My earliest memory with my grandmother is from a summer during elementary school, where we binge-watched over 200 hours of two 1980s Hindi-language TV shows. These shows told the stories of kings, princesses, deities, and demons in the format of an extended fable, with a new lesson to be learned in each episode. My grandmother, visiting from India, patiently answered my incessant questions – were there demons living in her town when she grew up, were the crowns on the kings’ heads heavy, and so on. One of her explanations from this summer of excessive television consumption has stuck with me since then. Loosely translated, “A swan has two wings – knowledge and action. One without the other is useless, for it needs both to fly.”
As I grew older, I took this to mean that I should accompany my intellectual interests with action, and only take action after doing my research. I thought this principle would manifest in finding a meaningful problem, and starting a tech company to solve it. I began to identify the problems I most wanted to solve.

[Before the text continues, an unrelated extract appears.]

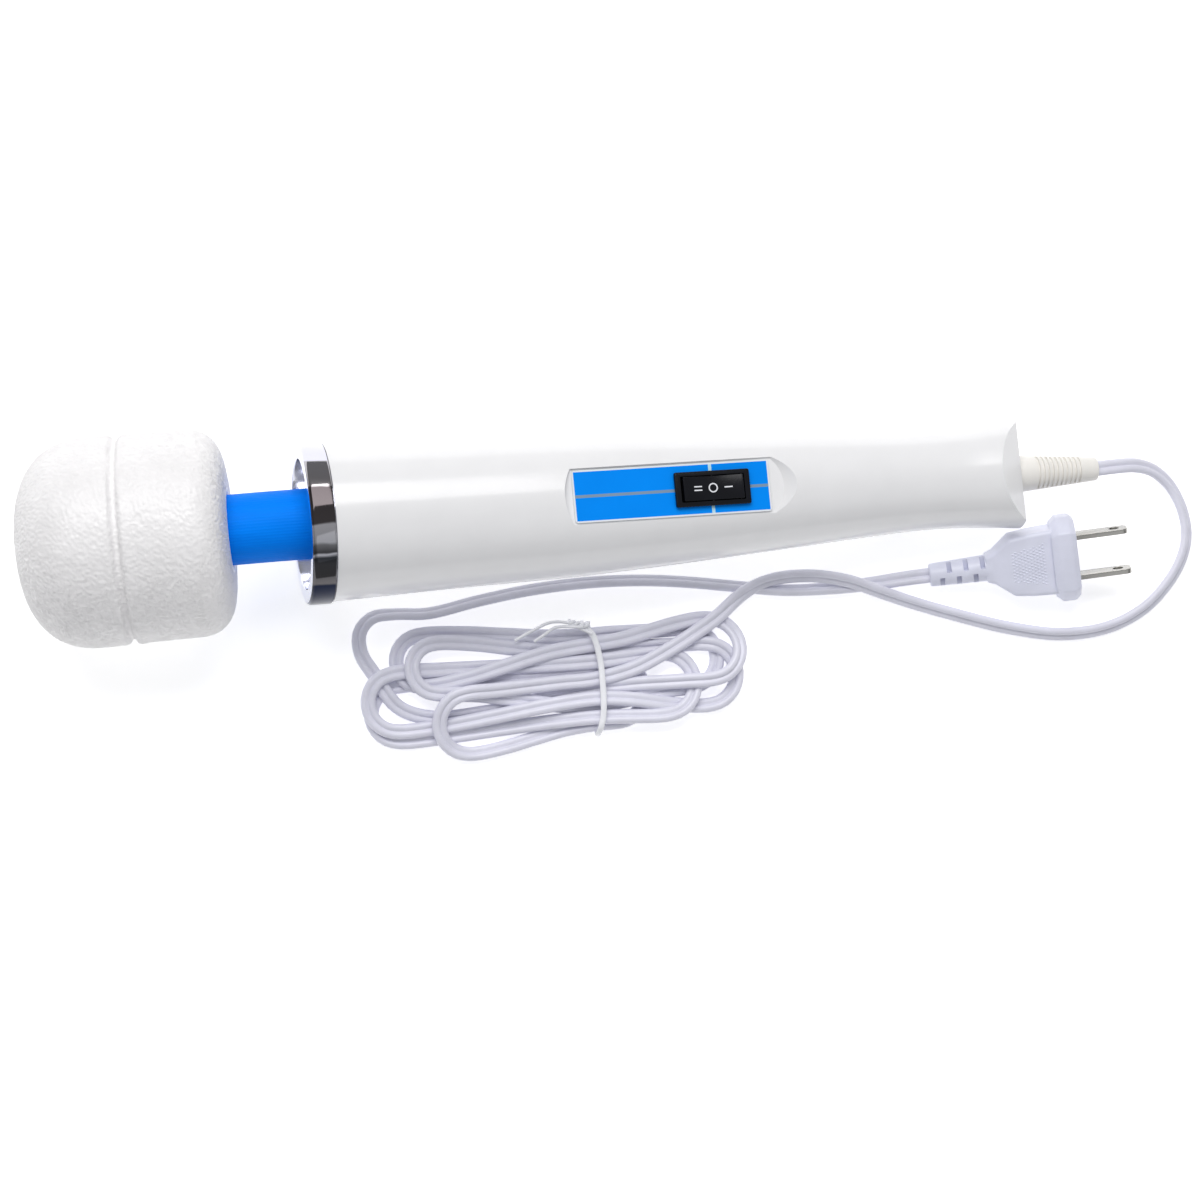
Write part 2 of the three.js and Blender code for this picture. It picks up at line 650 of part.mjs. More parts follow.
function buildElectrics(wand) {
  const top = BOARD_HEIGHT + 1.6;
  add(wand, 'speed_board', 'board', block(150, 180, -8.5, 8.5, BOARD_HEIGHT, top));
  add(wand, 'speed_diode', 'carbon', rod(154, 160, 1.6, 12)).position.set(0, -4, top + GAP + 1.6);
  add(wand, 'noise_capacitor', 'inner_plastic', block(164, 176, -3.5, 3.5, top + GAP, top + 8));
  add(wand, 'inner_cord', 'cord', rod(183.5, 207.6, 2.2, 12));
  add(wand, 'cord_clamp', 'inner_plastic', cut(
    block(CLAMP_X - 3, CLAMP_X + 3, -8, 8, 2.2 + GAP, 5),
    [-CLAMP_SCREW_Y, CLAMP_SCREW_Y].map((y) => post(CLAMP_X, y, 0, 8, 1.2, 12)),
  ));
  [-CLAMP_SCREW_Y, CLAMP_SCREW_Y].forEach((y, i) => {
    const mesh = add(wand, `clamp_screw_${i + 1}`, 'steel', screw(2, 1.4, 0.9, 12.5));
    mesh.rotation.x = Math.PI;
    mesh.position.set(CLAMP_X, y, 5 + GAP);
  });
  add(wand, 'supply_lead', 'rubber', wire([[182.8, 0, 0], [181.6, 0, 1], [172, 0, 6.5], [148, 0, 5.6],
    [140, 0, 2], [130.5, 0, -1.5]]));
  [1, -1].forEach((side, i) => {
    const x = i === 0 ? 116.2 : 123.2;
    add(wand, `motor_lead_${i + 1}`, 'rubber', wire([[x, side * 3.4, 0], [x - 4, side * 7, -4],
      [102, side * 5.4, -7], [90, side * 5, -6], [78.6, side * 11, 0]]));
  });
}

// ---------------------------------------------------------------- strain relief

const RELIEF_END = 249;
const RELIEF_TIP_RADIUS = 3.6;

function buildRelief(wand) {
  const root = RELIEF_BORE - GAP;
  const ribs = 6;
  const first = BODY_LENGTH + 4.6;
  const pitch = 2.35;
  const radius = (x) => THREE.MathUtils.mapLinear(x, BODY_LENGTH, RELIEF_END, root, RELIEF_TIP_RADIUS);
  const outline = [[TAIL_BLOCK_START - 5, 0], [TAIL_BLOCK_START - 5, 8.5], [TAIL_BLOCK_START - GAP, 8.5],
    [TAIL_BLOCK_START - GAP, root], [BODY_LENGTH, root]];
  for (let i = 0; i < ribs; i += 1) {
    const x = first + i * pitch;
    const rim = radius(x);
    outline.push([x, rim], [x + 0.15, rim - 0.9], [x + 0.95, rim - 0.9], [x + 1.1, rim]);
  }
  outline.push([RELIEF_END, RELIEF_TIP_RADIUS], [RELIEF_END, 0]);
  add(wand, 'strain_relief', 'relief', turn(outline, 14));
}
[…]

In high school, I tutored students living in downtown Detroit who couldn’t afford the home broadband connection they needed to do their homework, often due to high prices set by local monopolists. Years later, as an election volunteer, I met voters who showed up to the wrong precinct after receiving assertive voicemails spreading voting disinformation. During my time as an economic consultant, I learned how inmates are often charged exorbitant rates to simply communicate with their families, which has negative implications for their success once released.
Encountering these system-level problems led me to understand the importance of the means by which one takes action. Inequitable systems create costs borne by all of us, and thus require government leadership. I’m excited to be a TechCongress fellow because it’s a rare chance to approach questions of how technology can be developed and deployed equitably with knowledge, the intent of action, and the right means to create change.
Divya is serving with the Senate Judiciary Antitrust Subcommittee, under Sen. Amy Klobuchar (D-MN) and supporting a multitude of issues related to technology and competition issues, including data privacy and broadband access.